▶ Source records
══════
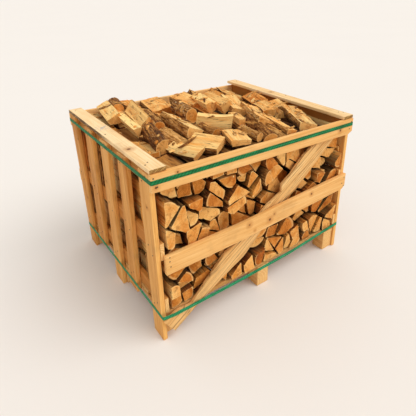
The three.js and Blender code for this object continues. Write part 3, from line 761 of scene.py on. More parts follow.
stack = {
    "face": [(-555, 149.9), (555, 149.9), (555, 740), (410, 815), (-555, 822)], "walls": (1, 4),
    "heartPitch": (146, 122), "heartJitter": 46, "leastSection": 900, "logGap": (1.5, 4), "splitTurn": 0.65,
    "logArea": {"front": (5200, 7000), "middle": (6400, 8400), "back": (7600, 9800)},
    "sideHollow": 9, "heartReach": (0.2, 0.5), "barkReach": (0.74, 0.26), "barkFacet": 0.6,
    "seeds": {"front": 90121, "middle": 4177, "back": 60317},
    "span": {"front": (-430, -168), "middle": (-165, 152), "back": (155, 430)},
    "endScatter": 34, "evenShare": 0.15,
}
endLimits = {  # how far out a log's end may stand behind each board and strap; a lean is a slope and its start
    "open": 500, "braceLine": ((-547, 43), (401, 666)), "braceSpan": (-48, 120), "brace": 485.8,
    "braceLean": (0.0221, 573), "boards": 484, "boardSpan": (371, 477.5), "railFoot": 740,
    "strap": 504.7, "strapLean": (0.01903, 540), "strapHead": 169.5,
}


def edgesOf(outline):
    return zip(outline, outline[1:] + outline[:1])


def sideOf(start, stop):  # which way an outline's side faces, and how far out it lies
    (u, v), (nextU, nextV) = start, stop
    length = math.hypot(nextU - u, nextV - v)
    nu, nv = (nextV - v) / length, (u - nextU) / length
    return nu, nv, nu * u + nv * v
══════
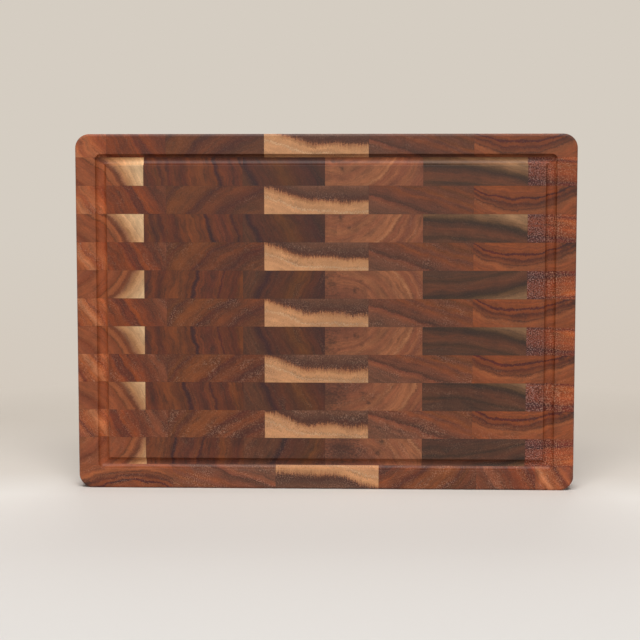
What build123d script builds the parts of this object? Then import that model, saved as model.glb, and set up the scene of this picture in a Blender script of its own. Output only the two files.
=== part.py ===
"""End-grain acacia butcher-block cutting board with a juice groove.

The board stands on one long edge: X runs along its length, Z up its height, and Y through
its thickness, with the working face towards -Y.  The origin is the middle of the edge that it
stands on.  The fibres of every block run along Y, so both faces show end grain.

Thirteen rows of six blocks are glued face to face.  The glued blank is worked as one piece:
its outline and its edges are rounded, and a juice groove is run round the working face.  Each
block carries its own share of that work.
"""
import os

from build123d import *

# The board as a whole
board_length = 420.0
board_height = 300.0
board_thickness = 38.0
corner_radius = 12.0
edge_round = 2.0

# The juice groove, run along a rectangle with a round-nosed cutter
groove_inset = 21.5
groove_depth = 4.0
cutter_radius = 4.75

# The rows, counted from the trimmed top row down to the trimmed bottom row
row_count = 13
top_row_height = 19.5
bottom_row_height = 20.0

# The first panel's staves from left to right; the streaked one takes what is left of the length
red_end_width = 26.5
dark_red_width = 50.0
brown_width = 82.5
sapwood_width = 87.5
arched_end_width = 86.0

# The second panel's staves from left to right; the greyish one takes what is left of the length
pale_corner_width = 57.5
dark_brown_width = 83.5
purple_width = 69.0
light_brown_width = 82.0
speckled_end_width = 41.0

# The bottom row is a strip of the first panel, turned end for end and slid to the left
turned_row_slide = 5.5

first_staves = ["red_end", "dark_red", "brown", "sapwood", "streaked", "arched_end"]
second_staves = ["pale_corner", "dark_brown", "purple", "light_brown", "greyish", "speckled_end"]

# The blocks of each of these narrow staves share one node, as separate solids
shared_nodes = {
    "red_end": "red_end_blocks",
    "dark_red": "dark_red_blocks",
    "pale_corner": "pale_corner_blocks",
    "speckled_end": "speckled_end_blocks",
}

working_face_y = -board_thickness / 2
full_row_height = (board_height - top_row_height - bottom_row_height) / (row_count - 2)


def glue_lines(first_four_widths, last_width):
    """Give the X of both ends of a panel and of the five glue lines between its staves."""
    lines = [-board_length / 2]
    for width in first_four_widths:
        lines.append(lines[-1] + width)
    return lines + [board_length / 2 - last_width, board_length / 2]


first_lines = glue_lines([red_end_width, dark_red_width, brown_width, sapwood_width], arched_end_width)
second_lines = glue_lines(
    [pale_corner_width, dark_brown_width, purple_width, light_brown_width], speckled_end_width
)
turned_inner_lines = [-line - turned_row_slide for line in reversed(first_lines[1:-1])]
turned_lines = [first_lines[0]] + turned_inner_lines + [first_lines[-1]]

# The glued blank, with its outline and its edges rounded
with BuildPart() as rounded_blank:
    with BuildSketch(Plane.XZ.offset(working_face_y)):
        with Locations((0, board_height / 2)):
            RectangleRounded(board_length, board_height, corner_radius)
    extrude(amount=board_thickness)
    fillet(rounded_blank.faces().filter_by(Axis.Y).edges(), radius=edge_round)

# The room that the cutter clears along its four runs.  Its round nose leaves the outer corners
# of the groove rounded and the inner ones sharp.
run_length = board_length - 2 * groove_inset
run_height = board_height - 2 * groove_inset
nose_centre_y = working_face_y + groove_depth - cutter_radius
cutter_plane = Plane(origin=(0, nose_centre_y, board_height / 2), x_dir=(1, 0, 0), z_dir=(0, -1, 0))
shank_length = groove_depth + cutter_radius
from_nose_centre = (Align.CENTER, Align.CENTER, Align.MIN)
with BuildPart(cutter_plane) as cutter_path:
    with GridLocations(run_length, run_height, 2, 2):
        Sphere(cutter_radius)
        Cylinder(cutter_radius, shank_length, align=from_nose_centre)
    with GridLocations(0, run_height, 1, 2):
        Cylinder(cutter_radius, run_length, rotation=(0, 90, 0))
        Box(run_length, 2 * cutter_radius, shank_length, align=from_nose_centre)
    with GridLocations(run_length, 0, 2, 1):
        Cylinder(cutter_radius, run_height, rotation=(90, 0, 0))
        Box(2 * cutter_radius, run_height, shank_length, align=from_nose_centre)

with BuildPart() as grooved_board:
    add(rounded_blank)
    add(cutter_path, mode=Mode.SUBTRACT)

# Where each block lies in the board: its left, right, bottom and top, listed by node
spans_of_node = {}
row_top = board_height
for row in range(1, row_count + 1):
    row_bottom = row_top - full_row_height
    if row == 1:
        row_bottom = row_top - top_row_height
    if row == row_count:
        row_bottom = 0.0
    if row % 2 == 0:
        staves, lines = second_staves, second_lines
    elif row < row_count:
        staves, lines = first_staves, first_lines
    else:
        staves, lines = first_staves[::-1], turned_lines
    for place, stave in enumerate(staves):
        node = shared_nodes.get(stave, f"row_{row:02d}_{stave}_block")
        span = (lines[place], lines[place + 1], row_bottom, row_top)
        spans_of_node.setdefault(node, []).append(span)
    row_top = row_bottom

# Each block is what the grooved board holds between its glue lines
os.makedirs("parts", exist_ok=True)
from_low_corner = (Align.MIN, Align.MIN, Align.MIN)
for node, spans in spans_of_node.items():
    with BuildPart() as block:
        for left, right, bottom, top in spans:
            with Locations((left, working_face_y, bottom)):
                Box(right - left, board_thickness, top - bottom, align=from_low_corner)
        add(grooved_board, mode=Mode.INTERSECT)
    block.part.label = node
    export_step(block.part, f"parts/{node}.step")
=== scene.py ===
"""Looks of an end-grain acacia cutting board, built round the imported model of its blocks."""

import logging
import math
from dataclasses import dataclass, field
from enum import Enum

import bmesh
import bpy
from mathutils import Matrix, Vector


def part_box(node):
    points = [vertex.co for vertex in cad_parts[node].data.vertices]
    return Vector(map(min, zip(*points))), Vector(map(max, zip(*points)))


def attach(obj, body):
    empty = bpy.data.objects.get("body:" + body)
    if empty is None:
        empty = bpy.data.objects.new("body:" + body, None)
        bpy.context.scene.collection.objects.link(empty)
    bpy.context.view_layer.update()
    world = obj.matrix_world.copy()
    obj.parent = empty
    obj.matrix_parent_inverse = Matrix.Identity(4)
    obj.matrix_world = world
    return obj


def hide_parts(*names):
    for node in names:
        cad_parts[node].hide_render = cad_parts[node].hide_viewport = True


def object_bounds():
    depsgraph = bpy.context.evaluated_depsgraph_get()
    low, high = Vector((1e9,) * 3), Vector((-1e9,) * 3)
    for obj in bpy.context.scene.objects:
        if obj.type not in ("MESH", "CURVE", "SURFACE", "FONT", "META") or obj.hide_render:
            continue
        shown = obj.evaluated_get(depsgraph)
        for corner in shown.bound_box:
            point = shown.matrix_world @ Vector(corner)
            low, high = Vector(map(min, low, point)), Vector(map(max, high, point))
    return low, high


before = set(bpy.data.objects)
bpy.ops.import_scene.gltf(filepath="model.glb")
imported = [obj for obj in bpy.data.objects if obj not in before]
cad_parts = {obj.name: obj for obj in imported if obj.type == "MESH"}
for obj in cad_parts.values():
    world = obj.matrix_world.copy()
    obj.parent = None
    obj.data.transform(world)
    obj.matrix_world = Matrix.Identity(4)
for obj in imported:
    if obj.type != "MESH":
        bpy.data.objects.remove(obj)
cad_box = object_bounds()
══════
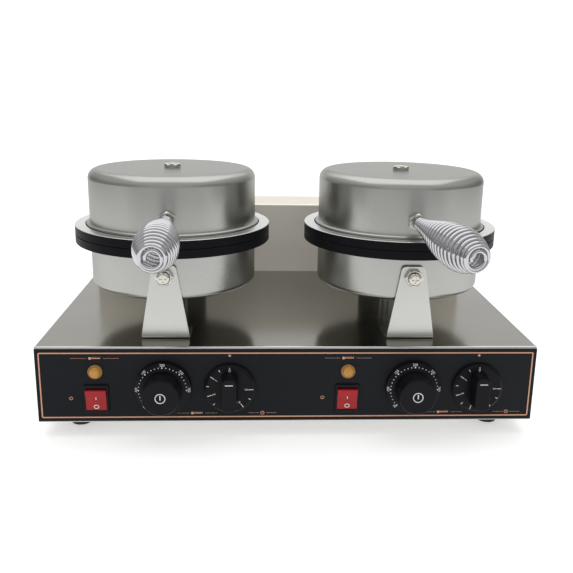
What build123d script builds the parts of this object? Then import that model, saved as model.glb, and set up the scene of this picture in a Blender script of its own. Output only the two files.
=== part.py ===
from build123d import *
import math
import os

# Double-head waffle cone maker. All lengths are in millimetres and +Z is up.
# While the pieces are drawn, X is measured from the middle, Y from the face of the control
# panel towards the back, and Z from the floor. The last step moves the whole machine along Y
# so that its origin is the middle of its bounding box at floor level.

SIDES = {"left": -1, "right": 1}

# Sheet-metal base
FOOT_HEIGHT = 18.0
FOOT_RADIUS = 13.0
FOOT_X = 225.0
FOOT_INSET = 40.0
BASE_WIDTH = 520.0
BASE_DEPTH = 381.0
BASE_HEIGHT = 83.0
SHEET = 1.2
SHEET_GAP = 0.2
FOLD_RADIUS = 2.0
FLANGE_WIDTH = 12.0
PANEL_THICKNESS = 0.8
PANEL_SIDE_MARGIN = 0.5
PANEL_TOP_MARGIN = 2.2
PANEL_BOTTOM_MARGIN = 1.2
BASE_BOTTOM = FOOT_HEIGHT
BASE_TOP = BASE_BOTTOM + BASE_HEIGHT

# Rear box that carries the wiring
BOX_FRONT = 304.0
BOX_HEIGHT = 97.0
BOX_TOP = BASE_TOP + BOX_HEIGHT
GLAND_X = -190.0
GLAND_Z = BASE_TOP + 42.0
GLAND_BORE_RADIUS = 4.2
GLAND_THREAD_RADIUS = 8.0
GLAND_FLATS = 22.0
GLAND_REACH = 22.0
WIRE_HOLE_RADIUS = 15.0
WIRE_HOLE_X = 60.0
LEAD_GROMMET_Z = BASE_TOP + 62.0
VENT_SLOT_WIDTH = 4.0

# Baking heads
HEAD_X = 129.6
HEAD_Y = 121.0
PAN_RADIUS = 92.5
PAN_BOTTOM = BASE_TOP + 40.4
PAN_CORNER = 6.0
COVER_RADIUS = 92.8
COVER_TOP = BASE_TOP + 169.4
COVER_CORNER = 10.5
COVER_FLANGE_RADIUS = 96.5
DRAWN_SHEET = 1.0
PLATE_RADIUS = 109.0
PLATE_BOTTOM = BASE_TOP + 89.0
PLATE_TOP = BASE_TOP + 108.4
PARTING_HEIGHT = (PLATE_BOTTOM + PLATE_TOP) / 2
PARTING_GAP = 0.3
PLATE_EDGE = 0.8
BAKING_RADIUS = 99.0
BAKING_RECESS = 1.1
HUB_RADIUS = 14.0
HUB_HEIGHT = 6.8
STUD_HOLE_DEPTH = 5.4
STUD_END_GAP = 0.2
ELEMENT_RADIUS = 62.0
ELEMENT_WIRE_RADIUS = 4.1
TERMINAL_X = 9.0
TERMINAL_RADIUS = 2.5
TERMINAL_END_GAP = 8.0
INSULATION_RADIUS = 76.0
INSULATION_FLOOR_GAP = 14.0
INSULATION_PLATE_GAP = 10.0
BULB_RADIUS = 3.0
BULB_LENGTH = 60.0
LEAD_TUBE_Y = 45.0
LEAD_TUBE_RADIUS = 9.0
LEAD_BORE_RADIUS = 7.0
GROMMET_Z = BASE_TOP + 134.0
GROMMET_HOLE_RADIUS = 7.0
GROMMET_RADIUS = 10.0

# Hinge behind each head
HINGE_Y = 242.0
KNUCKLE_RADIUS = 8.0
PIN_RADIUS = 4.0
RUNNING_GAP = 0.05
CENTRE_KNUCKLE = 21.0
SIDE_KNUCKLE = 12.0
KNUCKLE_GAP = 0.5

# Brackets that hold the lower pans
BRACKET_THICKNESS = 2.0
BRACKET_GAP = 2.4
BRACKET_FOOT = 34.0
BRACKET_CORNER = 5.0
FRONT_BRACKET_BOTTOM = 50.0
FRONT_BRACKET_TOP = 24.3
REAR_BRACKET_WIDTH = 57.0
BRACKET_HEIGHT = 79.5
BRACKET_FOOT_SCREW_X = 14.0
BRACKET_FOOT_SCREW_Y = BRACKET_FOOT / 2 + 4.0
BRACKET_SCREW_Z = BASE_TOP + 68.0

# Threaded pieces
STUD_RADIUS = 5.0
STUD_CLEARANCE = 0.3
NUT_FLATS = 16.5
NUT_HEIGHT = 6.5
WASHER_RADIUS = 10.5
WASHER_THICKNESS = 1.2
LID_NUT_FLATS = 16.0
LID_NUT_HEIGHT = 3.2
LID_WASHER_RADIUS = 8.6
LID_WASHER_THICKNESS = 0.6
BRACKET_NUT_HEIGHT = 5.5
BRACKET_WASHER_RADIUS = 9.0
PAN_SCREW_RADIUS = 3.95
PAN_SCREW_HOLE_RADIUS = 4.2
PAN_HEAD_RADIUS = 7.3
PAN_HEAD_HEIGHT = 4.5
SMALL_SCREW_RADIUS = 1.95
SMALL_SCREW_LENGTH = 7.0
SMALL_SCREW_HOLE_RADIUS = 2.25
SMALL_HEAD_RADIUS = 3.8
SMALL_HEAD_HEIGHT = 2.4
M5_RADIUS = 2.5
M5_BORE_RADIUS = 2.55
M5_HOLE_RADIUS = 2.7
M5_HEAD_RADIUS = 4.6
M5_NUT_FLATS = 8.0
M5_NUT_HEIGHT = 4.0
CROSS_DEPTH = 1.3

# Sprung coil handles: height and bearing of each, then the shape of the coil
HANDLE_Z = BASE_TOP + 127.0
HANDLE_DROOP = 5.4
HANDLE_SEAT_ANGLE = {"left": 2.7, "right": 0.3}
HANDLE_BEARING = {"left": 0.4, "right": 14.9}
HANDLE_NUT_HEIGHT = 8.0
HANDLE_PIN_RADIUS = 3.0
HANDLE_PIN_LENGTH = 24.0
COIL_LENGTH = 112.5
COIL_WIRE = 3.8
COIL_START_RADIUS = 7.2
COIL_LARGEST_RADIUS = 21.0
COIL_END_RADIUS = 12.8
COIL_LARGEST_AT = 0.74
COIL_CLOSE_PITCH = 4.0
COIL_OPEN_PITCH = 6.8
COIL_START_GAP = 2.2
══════
In the listing above, locate the line containing "# Each block" and the line containing "bpy.context.view_layer.update()". Extract those two lines and every line between them, exactly as written, and only those.

▶ Result below
# Each block is what the grooved board holds between its glue lines
os.makedirs("parts", exist_ok=True)
from_low_corner = (Align.MIN, Align.MIN, Align.MIN)
for node, spans in spans_of_node.items():
    with BuildPart() as block:
        for left, right, bottom, top in spans:
            with Locations((left, working_face_y, bottom)):
                Box(right - left, board_thickness, top - bottom, align=from_low_corner)
        add(grooved_board, mode=Mode.INTERSECT)
    block.part.label = node
    export_step(block.part, f"parts/{node}.step")
=== scene.py ===
"""Looks of an end-grain acacia cutting board, built round the imported model of its blocks."""

import logging
import math
from dataclasses import dataclass, field
from enum import Enum

import bmesh
import bpy
from mathutils import Matrix, Vector


def part_box(node):
    points = [vertex.co for vertex in cad_parts[node].data.vertices]
    return Vector(map(min, zip(*points))), Vector(map(max, zip(*points)))


def attach(obj, body):
    empty = bpy.data.objects.get("body:" + body)
    if empty is None:
        empty = bpy.data.objects.new("body:" + body, None)
        bpy.context.scene.collection.objects.link(empty)
    bpy.context.view_layer.update()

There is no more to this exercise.